Employment Tribunal awards employee who was sexually harassed in the workplace almost £10,000 (Houlihan v Sainsbury’s Supermarkets Limited & anor)
In the case of Houlihan v Sainsbury’s Supermarkets Limited & anor ET/2401196/2017, the Employment Tribunal (in a remedy hearing) held that the claimant should be awarded almost £10,000 as compensation for the injury that she suffered to her feelings as a result of the incident of sexual harassment.
The facts in Houlihan v Sainsbury’s Supermarkets Limited & anor
The Employment Tribunal in an earlier liability judgment (which is unavailable) upheld Mrs Houlihan’s claim for sexual harassment on the basis of one incident which occurred in October 2016 as a result of the conduct of an employee of Sainsbury’s, Mr X.
The Employment Tribunal therefore dealt with the issue of remedy in this judgment.

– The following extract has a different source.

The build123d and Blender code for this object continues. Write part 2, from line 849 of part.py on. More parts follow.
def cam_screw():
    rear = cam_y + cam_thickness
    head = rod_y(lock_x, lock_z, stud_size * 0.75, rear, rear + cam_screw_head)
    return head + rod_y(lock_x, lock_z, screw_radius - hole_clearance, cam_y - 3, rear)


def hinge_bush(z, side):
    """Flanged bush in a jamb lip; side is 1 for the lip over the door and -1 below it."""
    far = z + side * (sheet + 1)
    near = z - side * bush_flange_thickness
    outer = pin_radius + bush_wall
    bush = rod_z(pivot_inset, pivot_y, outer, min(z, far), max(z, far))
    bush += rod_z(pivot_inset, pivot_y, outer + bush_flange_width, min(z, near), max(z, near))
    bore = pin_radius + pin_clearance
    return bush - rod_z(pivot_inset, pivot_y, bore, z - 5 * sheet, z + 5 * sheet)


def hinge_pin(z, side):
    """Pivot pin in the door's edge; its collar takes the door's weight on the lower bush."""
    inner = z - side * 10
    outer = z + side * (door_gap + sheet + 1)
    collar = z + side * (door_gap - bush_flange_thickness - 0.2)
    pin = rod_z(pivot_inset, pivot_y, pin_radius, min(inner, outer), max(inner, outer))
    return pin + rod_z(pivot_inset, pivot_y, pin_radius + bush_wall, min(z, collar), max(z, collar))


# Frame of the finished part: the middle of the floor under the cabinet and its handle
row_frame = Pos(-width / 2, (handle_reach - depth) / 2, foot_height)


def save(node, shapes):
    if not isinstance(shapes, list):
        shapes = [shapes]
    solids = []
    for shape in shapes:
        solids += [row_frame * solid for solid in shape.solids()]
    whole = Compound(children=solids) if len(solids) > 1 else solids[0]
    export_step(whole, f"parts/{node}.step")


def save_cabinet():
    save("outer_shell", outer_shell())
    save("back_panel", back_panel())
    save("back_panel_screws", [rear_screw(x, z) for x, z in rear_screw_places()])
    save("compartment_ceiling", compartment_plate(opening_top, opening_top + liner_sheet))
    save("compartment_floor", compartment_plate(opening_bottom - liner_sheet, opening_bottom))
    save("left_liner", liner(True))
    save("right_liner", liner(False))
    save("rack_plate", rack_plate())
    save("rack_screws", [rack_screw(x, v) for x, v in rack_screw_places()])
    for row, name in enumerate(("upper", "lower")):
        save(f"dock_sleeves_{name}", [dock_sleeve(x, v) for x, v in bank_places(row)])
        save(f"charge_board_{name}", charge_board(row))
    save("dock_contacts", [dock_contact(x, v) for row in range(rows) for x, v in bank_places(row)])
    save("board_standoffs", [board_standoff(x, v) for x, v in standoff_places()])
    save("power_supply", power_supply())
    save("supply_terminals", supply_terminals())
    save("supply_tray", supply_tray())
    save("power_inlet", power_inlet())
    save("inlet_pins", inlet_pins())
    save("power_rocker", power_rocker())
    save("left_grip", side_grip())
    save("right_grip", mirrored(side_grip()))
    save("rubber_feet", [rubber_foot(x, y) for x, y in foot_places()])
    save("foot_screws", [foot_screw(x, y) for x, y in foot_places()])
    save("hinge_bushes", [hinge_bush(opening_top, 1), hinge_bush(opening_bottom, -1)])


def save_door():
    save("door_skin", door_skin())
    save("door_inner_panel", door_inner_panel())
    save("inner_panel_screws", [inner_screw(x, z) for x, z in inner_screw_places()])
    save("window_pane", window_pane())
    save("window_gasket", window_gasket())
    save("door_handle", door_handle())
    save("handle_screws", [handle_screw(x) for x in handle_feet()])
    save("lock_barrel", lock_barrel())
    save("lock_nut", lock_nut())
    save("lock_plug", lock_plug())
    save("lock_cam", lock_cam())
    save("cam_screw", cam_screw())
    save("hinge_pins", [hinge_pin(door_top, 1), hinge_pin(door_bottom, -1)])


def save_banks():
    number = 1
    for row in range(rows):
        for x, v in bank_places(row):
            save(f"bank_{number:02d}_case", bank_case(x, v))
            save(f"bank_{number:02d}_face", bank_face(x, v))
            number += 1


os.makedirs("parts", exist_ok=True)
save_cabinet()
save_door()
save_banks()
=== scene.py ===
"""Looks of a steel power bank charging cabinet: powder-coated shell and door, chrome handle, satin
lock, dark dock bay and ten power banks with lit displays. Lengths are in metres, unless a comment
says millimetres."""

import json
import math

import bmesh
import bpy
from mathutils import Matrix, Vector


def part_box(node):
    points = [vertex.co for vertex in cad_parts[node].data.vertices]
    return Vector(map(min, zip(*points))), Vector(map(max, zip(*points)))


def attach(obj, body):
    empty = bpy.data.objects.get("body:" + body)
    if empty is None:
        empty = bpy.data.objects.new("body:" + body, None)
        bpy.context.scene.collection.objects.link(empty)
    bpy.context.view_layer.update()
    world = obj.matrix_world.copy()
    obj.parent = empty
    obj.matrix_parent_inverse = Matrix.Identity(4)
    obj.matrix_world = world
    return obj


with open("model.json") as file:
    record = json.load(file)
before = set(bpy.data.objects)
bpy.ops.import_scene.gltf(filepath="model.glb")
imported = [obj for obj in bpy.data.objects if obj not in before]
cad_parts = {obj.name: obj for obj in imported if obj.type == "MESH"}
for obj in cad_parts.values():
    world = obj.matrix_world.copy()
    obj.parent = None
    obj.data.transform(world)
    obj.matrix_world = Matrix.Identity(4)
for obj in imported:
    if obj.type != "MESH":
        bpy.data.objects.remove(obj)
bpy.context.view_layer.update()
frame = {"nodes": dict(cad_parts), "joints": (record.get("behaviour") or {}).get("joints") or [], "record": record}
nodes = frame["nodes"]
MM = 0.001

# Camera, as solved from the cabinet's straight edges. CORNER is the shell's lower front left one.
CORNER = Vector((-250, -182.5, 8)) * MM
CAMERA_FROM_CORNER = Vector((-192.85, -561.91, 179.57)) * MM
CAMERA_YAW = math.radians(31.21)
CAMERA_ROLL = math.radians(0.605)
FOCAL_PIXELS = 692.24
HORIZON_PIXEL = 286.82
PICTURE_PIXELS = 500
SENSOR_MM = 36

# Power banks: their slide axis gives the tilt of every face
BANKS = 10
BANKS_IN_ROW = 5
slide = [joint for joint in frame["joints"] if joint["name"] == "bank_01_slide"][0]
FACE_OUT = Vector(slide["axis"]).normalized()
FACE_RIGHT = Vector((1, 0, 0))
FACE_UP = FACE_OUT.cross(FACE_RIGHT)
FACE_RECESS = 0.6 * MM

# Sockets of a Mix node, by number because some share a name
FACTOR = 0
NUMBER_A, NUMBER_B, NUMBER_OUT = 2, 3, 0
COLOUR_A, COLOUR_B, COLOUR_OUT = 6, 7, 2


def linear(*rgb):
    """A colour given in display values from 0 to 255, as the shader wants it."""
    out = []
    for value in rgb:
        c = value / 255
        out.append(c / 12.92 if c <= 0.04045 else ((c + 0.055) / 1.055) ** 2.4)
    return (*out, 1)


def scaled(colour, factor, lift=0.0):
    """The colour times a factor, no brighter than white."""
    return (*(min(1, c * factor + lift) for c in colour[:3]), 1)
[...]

The decision of the Employment Tribunal (ET)
Injury to feelings
The Employment Tribunal, in determining remedy, awarded Mrs Houlihan £8,400 for injury to her feelings, plus interest of £1,185 (making a total of £9,585) – the Tribunal found that the incident of harassment in October 2016 was not serious enough to put it into the ‘middle’ Vento band but that it was at the upper end of the lower Vento band.
Personal injury & aggravated damages
The Employment Tribunal declined to make an award of personal injury to Mrs Houlihan as it found that there was insufficient evidence that the incident of harassment had caused her condition of Fibromyalgia. It further held that there was no legal basis on which to make an award of aggravated damages.
Loss of earnings
In respect of loss of earnings, the Employment Tribunal held that the reason for Mrs Houlihan’s absence from work was not related to the incident of sexual harassment that she suffered, but the manner in which she had been treated by her employer in the grievance process. The Employment Tribunal had also previously held in the liability hearing that the reason for Mrs Houlihan’s dismissal was not the harassment that she had suffered, but her absence from work.
ACAS Code uplift
The Employment Tribunal held that there was no breach of the ACAS Code that Mrs Houlihan could identify, and therefore no unreasonable behaviour on Sainsbury’s part.
Our solicitors’ views on the case of Houlihan v Sainsbury’s Supermarkets Limited & anor
Chris Hadrill, the partner in the employment department at Redmans, made the following comment on the case: “One of the notable things about this case is that the Tribunal appears to have disapproved of the fact that Mrs Houlihan insisted on Mr X being dismissed from the company before a fair and thorough investigation was carried out into the allegations that she was making (which may have caused a further unfair dismissal claim from Mr X). Employees should be aware, further, that it is rare for claims for aggravated damages to succeed.”
The decision of the Employment Tribunal in Houlihan v Sainsbury’s Supermarkets Limited & anor ET/2401196/2017 can be found here.
EDIT: please note that, upon a request from one of the parties involved with this case, the identity of one of the parties has been anonymised.